Inherently, Wikipedia is evil:
http://secondthoughts.typepad.com/second_thoughts/2008/12/the-evils-of-wikipedia-and-the-hope-of-second-life.html

That's because it's run non-transparently, on an arcane set of rules, by a tiny cabal of people with very skewed views. It is not the open, democratic, liberal font of wisdom people imagine. If it *were* that, I'd be for it. But it's not. Unlike hordes of other social media sites, you cannot EASILY contribute and cannot VOTE or LIKE. Wikipedia is very old-fashioned. Put a like or a vote on those pages, boy, that would sure force some accountability from the Nerd Supremacy in a heartbeat.

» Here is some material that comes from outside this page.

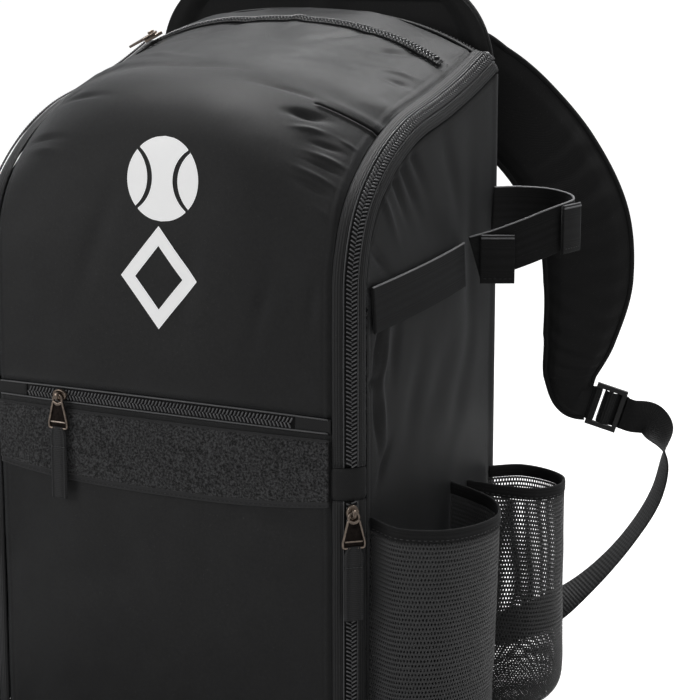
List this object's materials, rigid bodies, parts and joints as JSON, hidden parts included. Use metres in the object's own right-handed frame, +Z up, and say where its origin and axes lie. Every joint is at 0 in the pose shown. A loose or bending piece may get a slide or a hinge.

So we're not going to agree on this. Show me the page, and I will see if I'd agree that the religious packaging was a problem. For me, it would be fine if there was Wikipedia, the religious page, and some other page, maybe from a museum or something. The point is to have PLURALISM of views and building a critical mind. Insistence that Wikipedia is good and that religious is bad is not the way to pluralism.

Timothy Johnson

I'm going to go past the either-or mindset.

As a college professor at Drake, I discourage my students from citing wikipedia as a source for the reason your daughter's teacher mentioned. On any given day, somebody could hack into it and literally change history, and - well - who wants to find out that Beethoven was a Nazi cross-dresser who abused puppies in his spare time?

Now, do I encourage use of Wikipedia to help with initial research to help create an outline and find viable sources? Certainly. I don't agree that Wikipedia is unilaterally evil. But as a credible academic source, it is questionable. But that makes it no less viable as a resource.

I also encourage my students to look for answers in unorthodox places which give my "more academic" colleagues heartburn.

Here's where your role as a parent educator comes in, Christian, in explaining the difference between these two uses of Wikipedia.

(And when in doubt on matters of emotion, do what I do: defer to your wife. Wives generally have a knack for telling us when we're overreacting.)